DataHub Actions Quickstart
Prerequisites
The DataHub Actions CLI commands are an extension of the base datahub
CLI commands. We recommend
first installing the datahub
CLI:
python3 -m pip install --upgrade pip wheel setuptools
python3 -m pip install --upgrade acryl-datahub
datahub --version
Note that the Actions Framework requires a version of
acryl-datahub
>= v0.8.34
Installation
To install DataHub Actions, you need to install the acryl-datahub-actions
package from PyPi
python3 -m pip install --upgrade pip wheel setuptools
python3 -m pip install --upgrade acryl-datahub-actions
# Verify the installation by checking the version.
datahub actions version
Hello World
DataHub ships with a "Hello World" Action which logs all events it receives to the console. To run this action, simply create a new Action configuration file:
# hello_world.yaml
name: "hello_world"
source:
type: "kafka"
config:
connection:
bootstrap: ${KAFKA_BOOTSTRAP_SERVER:-localhost:9092}
schema_registry_url: ${SCHEMA_REGISTRY_URL:-http://localhost:8081}
action:
type: "hello_world"
and then run it using the datahub actions
command:
datahub actions -c hello_world.yaml
You should the see the following output if the Action has been started successfully:
Action Pipeline with name 'hello_world' is now running.

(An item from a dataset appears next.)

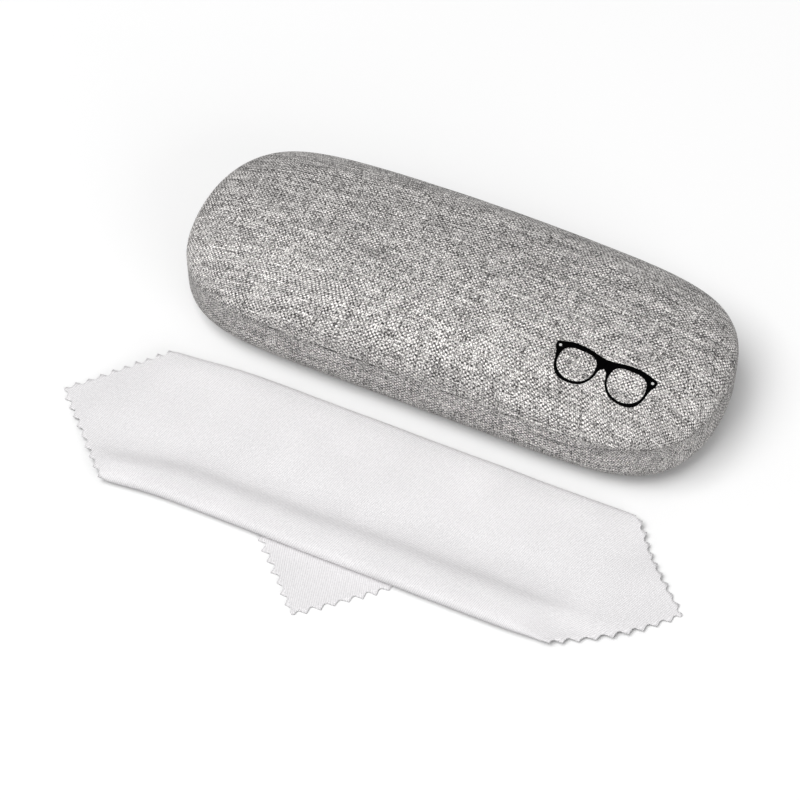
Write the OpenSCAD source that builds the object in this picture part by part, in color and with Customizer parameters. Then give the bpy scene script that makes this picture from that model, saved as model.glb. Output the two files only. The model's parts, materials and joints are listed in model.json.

Now, navigate to the instance of DataHub that you've connected to and perform an Action such as
- Adding / removing a Tag
- Adding / removing a Glossary Term
- Adding / removing a Domain
If all is well, you should see some events being logged to the console
Hello world! Received event:
{
"event_type": "EntityChangeEvent_v1",
"event": {
"entityType": "dataset",
"entityUrn": "urn:li:dataset:(urn:li:dataPlatform:hdfs,SampleHdfsDataset,PROD)",
"category": "TAG",
"operation": "ADD",
"modifier": "urn:li:tag:pii",
"parameters": {},
"auditStamp": {
"time": 1651082697703,
"actor": "urn:li:corpuser:datahub",
"impersonator": null
},
"version": 0,
"source": null
},
"meta": {
"kafka": {
"topic": "PlatformEvent_v1",
"offset": 1262,
"partition": 0
}
}
}
An example of an event emitted when a 'pii' tag has been added to a Dataset.
Woohoo! You've successfully started using the Actions framework. Now, let's see how we can get fancy.
Filtering events
If we know which Event types we'd like to consume, we can optionally add a filter
configuration, which
will prevent events that do not match the filter from being forwarded to the action.
# hello_world.yaml
name: "hello_world"
source:
type: "kafka"
config:
connection:
bootstrap: ${KAFKA_BOOTSTRAP_SERVER:-localhost:9092}
schema_registry_url: ${SCHEMA_REGISTRY_URL:-http://localhost:8081}
filter:
event_type: "EntityChangeEvent_v1"
action:
type: "hello_world"
Filtering for events of type EntityChangeEvent_v1 only
Advanced Filtering
Beyond simply filtering by event type, we can also filter events by matching against the values of their fields. To do so,
use the event
block. Each field provided will be compared against the real event's value. An event that matches
all of the fields will be forwarded to the action.
# hello_world.yaml
name: "hello_world"
source:
type: "kafka"
config:
connection:
bootstrap: ${KAFKA_BOOTSTRAP_SERVER:-localhost:9092}
schema_registry_url: ${SCHEMA_REGISTRY_URL:-http://localhost:8081}
filter:
event_type: "EntityChangeEvent_v1"
event:
category: "TAG"
operation: "ADD"
modifier: "urn:li:tag:pii"
action:
type: "hello_world"
This filter only matches events representing "PII" tag additions to an entity.
And more, we can achieve "OR" semantics on a particular field by providing an array of values.
# hello_world.yaml
name: "hello_world"
source:
type: "kafka"
config:
connection:
bootstrap: ${KAFKA_BOOTSTRAP_SERVER:-localhost:9092}
schema_registry_url: ${SCHEMA_REGISTRY_URL:-http://localhost:8081}
filter:
event_type: "EntityChangeEvent_v1"
event:
category: "TAG"
operation: [ "ADD", "REMOVE" ]
modifier: "urn:li:tag:pii"
action:
type: "hello_world"
This filter only matches events representing "PII" tag additions to OR removals from an entity. How fancy!